The structures at Tiwanaku reveal a civilization deeply attuned to astronomy. The Akapana, a terraced platform mound shaped like half an Andean cross, stands 16.5 meters tall and 257 meters wide. Researchers speculate it served as an astronomical observatory, aligned with the peak of Quimsachata to track the rotation of the Milky Way from the southern celestial pole. The Kalasasaya, a courtyard more than three hundred feet long, is oriented to frame the sunrise on the equinox and both solstices.

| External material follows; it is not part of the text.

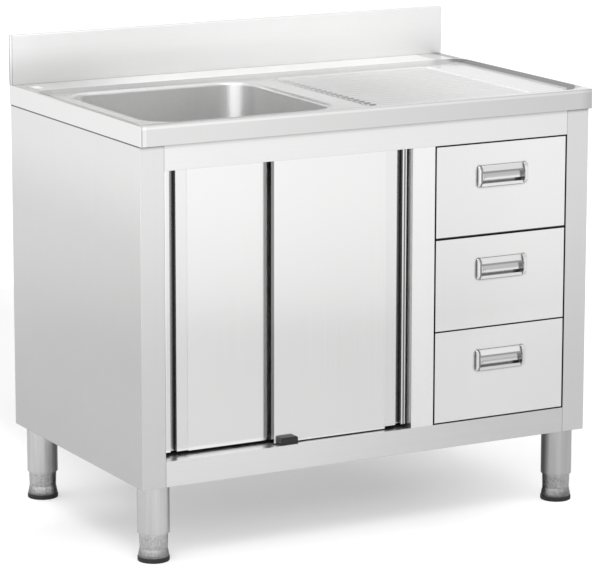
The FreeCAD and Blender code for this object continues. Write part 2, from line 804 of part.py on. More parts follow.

Within it stands the Gateway of the Sun, a carved monolith depicting a front-facing figure holding a spear-thrower and snuff tray -- possibly Viracocha, the creator god, or perhaps the Aymara deity Tunuupa. The gateway is incomplete, missing portions of its recessed frame, and scholars believe it was moved to the Kalasasaya from its original location. At Pumapunku, the T-shaped platform mound contains the site's largest stone block, estimated at 131 metric tonnes. The precision of the stonecutting reveals knowledge of descriptive geometry that still impresses engineers.
Tiwanaku cosmology divided existence into three realms: Arajpacha, the upper world of celestial beings associated with the Milky Way; Akapacha, the middle world of the living; and Manqhapacha, the lower world where life is inverted. The site itself occupies a valley between two sacred mountains, Pukara and Chuqi Q'awa, and its proximity to Lake Titicaca -- the spiritual birthplace of Viracocha in Incan mythology -- reinforced its religious significance. Excavations of the Akapana uncovered remains of human and camelid sacrifices. The Semi-Subterranean Temple, a sunken courtyard oriented unusually on a north-south axis, features walls studded with carved stone heads in many different styles, suggesting the space was repurposed over centuries for evolving ceremonial functions. In 2013, marine archaeologists exploring the Khoa reef in Lake Titicaca recovered lapis lazuli figurines, ceramic incense burners, and a ceremonial medallion from the lake floor, evidence of the scale and opulence of Tiwanaku religious practice.
No original buildings survive at Tiwanaku. What visitors see today are foundations, reconstructed walls of debatable accuracy, and scattered megalithic blocks. The destruction began almost immediately after the civilization's collapse and continued through the Spanish colonial period, the nineteenth century, and into the twentieth -- when stones were hauled away for building projects and railroad construction, and soldiers used the ruins for target practice. In the 1960s, the Bolivian government attempted restoration, rebuilding the Kalasasaya walls, but the work was poorly grounded in evidence and lacks the quality of the original stonework. A Harvard field school operating from 2004 to 2007 drew controversy for allowing untrained students to excavate, and in 2009, UNESCO halted government restoration work on the Akapana after the platform was inappropriately faced with adobe. Despite all of this, Tiwanaku earned UNESCO World Heritage status. The Bennett Monolith, a 7.3-meter stele found in the Semi-Subterranean Temple -- the largest ever discovered in the Andean world -- now stands in the site museum, testament to a civilization whose ambitions outlasted every attempt to dismantle them.
Located at 16.55S, 68.67W on the Bolivian altiplano, approximately 70 km west of La Paz and 20 km south of the Lake Titicaca shoreline. The site appears as a flat, semi-arid expanse at roughly 3,850 meters elevation. The ruins are visible at lower altitudes as a distinct cleared area with exposed foundations. El Alto International Airport (SLLP) serving La Paz is the nearest major airfield, approximately 55 km northeast. The Cordillera Real is visible to the east.